6. Le président de la République aura la faculté d'initier des remaniements du Gouvernement et de révoquer le premier ministre après avis conforme de l'Assemblée législative. Dans ce cas, un nouveau premier ministre sera nommé après consultation avec les familles politiques participant aux institutions. Les aménagements légaux de cette disposition seront introduits dans la loi fondamentale du pays après l'instauration de l'Assemblée législative.

7. Le pouvoir exécutif est exercé collectivement à travers les décisions prises en Conseil des ministres, par le président de la République et le Gouvernement. Si après épuisement de la procédure de la prise de décision prévue à l'article 21 du protocole sur le partage du pouvoir, le Conseil des ministres est incapable de prendre une décision, le président de la République décide souverainement.

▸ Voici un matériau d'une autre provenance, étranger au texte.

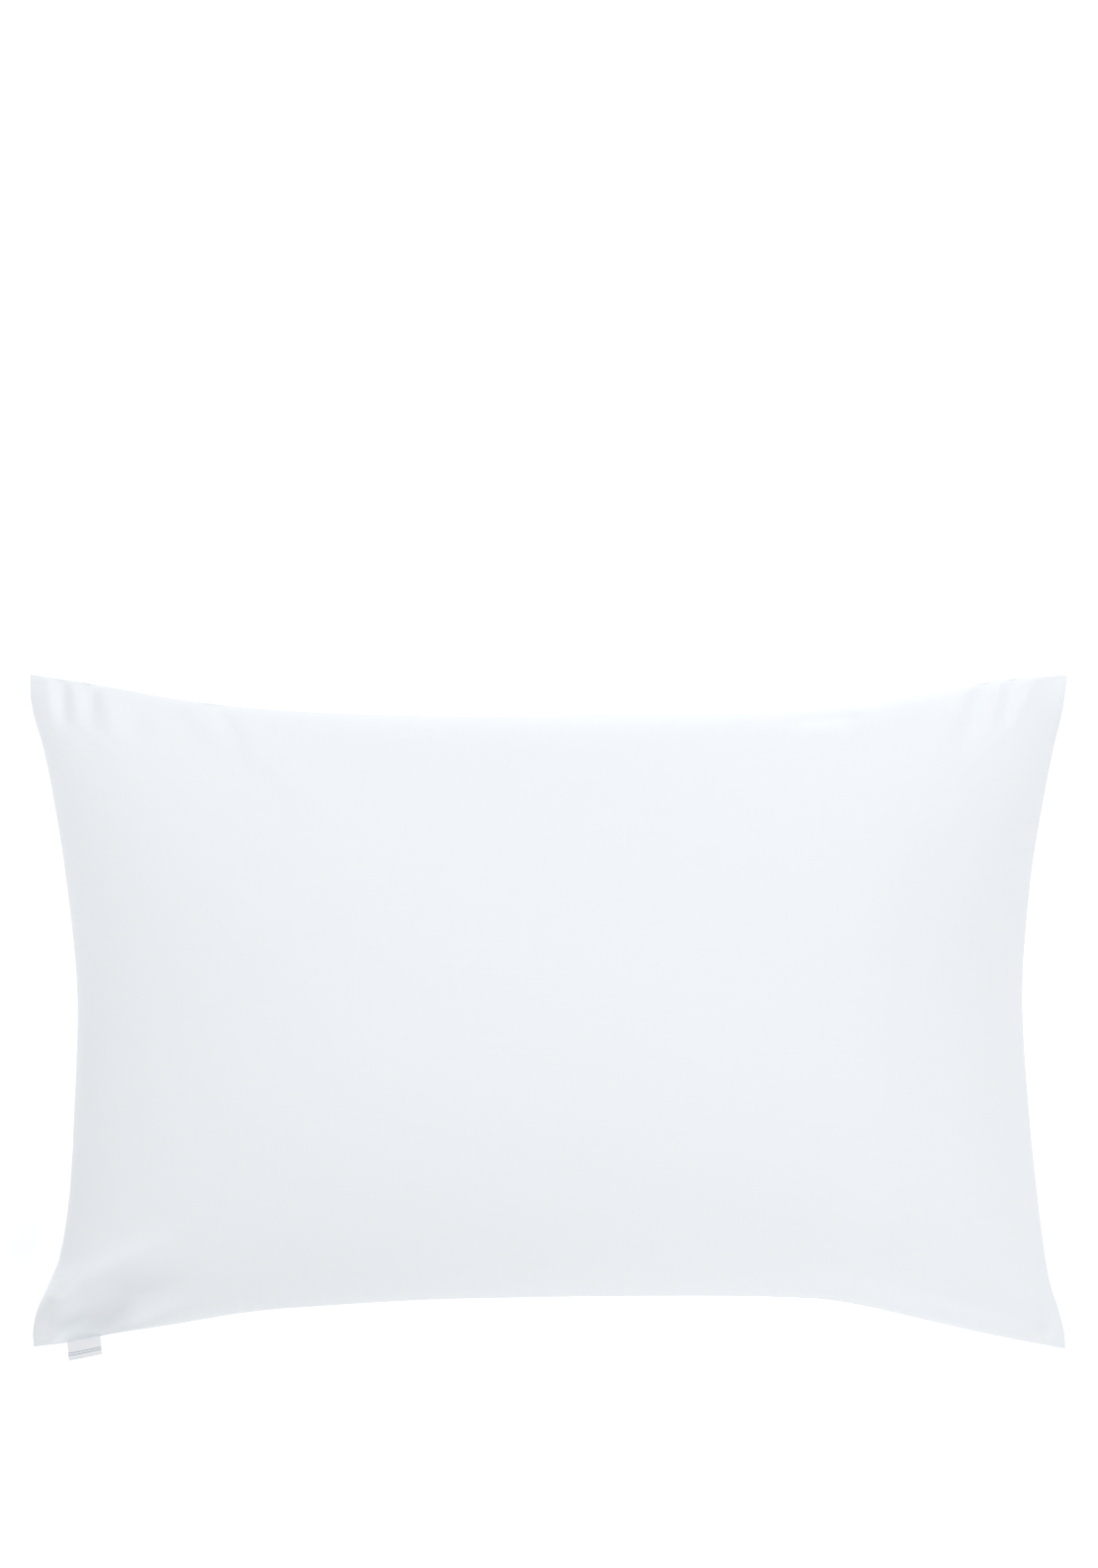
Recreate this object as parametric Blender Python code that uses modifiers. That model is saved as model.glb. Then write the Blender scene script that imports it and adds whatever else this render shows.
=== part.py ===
"""White cotton pillowcase, filled and lying on its back, with a folded label in its lower seam.

Run it with: blender --background --python part.py
Metres, +Z up. X runs along the long side and Y towards the upper long side. The origin is on the
surface that the pillowcase rests on, under the middle of its box.

The case is two panels, each cut to 750 x 500 mm and sewn together all round. Filled, it is one
solid: a crowned front, a back that lies flat where it rests, and the narrow seam between them.
Both panels are worked out in panel coordinates u and v, which run from -1 to 1 along the long and
the short side of the flat cloth.
"""

import math
from collections import namedtuple

import bmesh
import bpy
from mathutils import Vector

MM = 0.001

# Where the four corners of the filled case lie, seen from above, in millimetres
Corner = namedtuple("Corner", "x y")
UPPER_LEFT = Corner(-367.9, 238.9)
UPPER_RIGHT = Corner(367.4, 238.2)
LOWER_LEFT = Corner(-365.5, -237.8)
LOWER_RIGHT = Corner(366.0, -239.2)

# How far the filling draws each side in from the straight line between its corners.
# Columns: share of the side, draw-in in millimetres. Long sides run left to right.
Draw = namedtuple("Draw", "share inward")
UPPER_SIDE = (
    Draw(0.000, 0.0),
    Draw(0.067, 7.7),
    Draw(0.134, 16.7),
    Draw(0.210, 23.7),
    Draw(0.320, 28.5),
    Draw(0.450, 29.8),
    Draw(0.630, 28.3),
    Draw(0.750, 25.6),
    Draw(0.800, 21.8),
    Draw(0.857, 14.1),
    Draw(0.924, 5.0),
    Draw(0.962, 1.4),
    Draw(1.000, 0.0),
)
LOWER_SIDE = (
    Draw(0.000, 0.0),
    Draw(0.035, 3.2),
    Draw(0.074, 9.0),
    Draw(0.131, 15.6),
    Draw(0.210, 25.2),
    Draw(0.284, 29.8),
    Draw(0.400, 34.6),
    Draw(0.630, 37.3),
    Draw(0.744, 36.0),
    Draw(0.790, 32.4),
    Draw(0.858, 21.5),
    Draw(0.925, 10.4),
    Draw(0.983, 2.1),
    Draw(1.000, 0.0),
)
# Short sides run from the upper corner to the lower one.
LEFT_SIDE = (
    Draw(0.000, 0.0),
    Draw(0.030, 0.1),
    Draw(0.060, 2.3),
    Draw(0.116, 9.9),
    Draw(0.204, 18.0),
    Draw(0.290, 24.3),
    Draw(0.420, 31.3),
    Draw(0.510, 33.0),
    Draw(0.645, 30.3),
    Draw(0.777, 26.2),
    Draw(0.865, 19.2),
    Draw(0.909, 10.7),
    Draw(0.944, 2.9),
    Draw(0.975, -0.3),
    Draw(1.000, 0.0),
)
RIGHT_SIDE = (
    Draw(0.000, 0.0),
    Draw(0.030, 1.6),
    Draw(0.060, 4.1),
    Draw(0.114, 10.3),
    Draw(0.202, 18.4),
    Draw(0.290, 25.2),
    Draw(0.420, 30.9),
    Draw(0.500, 31.5),
    Draw(0.600, 28.6),
    Draw(0.730, 22.8),
    Draw(0.860, 14.9),
    Draw(0.906, 10.6),
    Draw(0.941, 5.0),
    Draw(0.975, 0.8),
    Draw(1.000, 0.0),
)

# Heights of the filled case
SEAM_HEIGHT = 76 * MM        # the seam above the resting surface, halfway along a side
CORNER_DROOP = 16 * MM       # how much lower the seam is at the corners
SEAM_THICKNESS = 3 * MM      # four layers of cloth turned inwards at the seam
FRONT_CROWN = 90 * MM        # the front's highest point above the seam
CROWN_LONG = (2.5, 0.60)     # powers of the crown's rise along the long side
CROWN_SHORT = (2.2, 0.56)    # the same along the short side
REST_LONG = 0.42             # the share of the back's length that lies flat
REST_SHORT = 0.40            # the share of its width that does

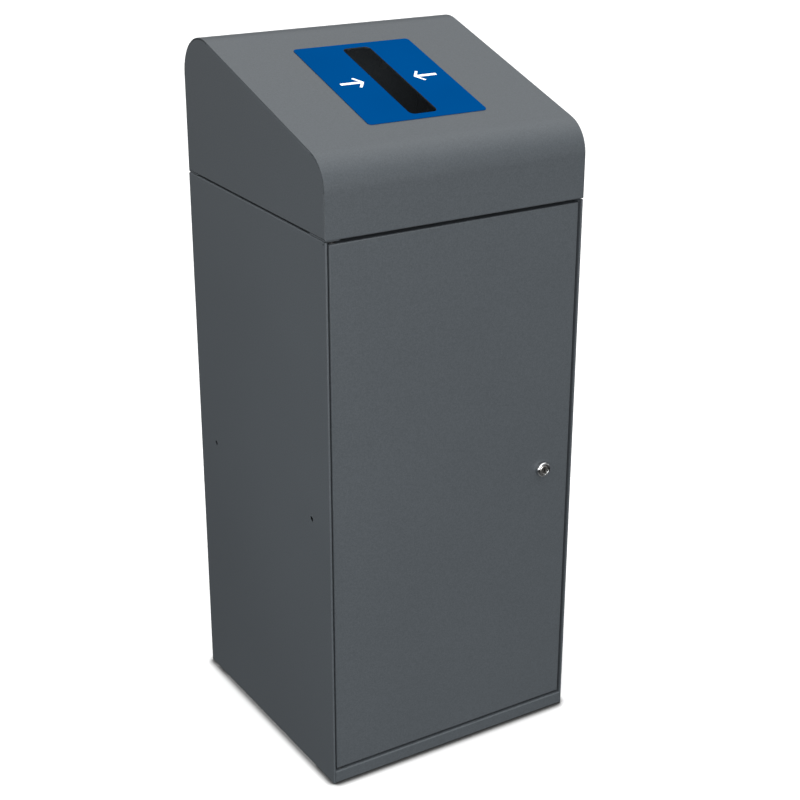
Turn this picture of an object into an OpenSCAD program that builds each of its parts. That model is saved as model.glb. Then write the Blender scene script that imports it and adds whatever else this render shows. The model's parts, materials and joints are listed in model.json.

8. Conformément à l'accord de paix d'Arusha, une armée véritablement nationale sera formée pour des missions prévues par l'accord de paix. Cependant, étant donné que les anciennes forces armées rwandaises ont continué à se mettre au service du fascisme malgré les nombreux appels du commandement de l'armée patriotique rwandaise, l'intégration des éléments des anciennes forces armées rwandaises se fera par triage des individus sains et qui ne seraient pas personnellement compromis par des actes répréhensibles. Les accommodements de ce principe seront apportés par les modifications appropriées dans la mise en oeuvre du protocole d'accord sur l'intégration des forces armées. Les officiers et les hommes de troupe ainsi retenus après triage seront affectés à des postes et à des occupations correspondant à leurs rangs avant le 6 avril 1994.

Les dispositions de l'accord de paix relatives au désengagement , au cantonnement et au rôle de la MINUAR dans le processus de formation de l'armée nationale seront modifiées par des procédures ad hoc.

9. Les forces politiques appelées à participer aux institutions ont agréé le contenu de cette déclaration. Par consensus du bureau politique du FPR, Monsieur Pasteur Bizimungu accède aux fonctions de président de la République.

10. Monsieur Faustin Twagiramungu conduira l'action du Gouvernement de l'unité nationale comme premier ministre.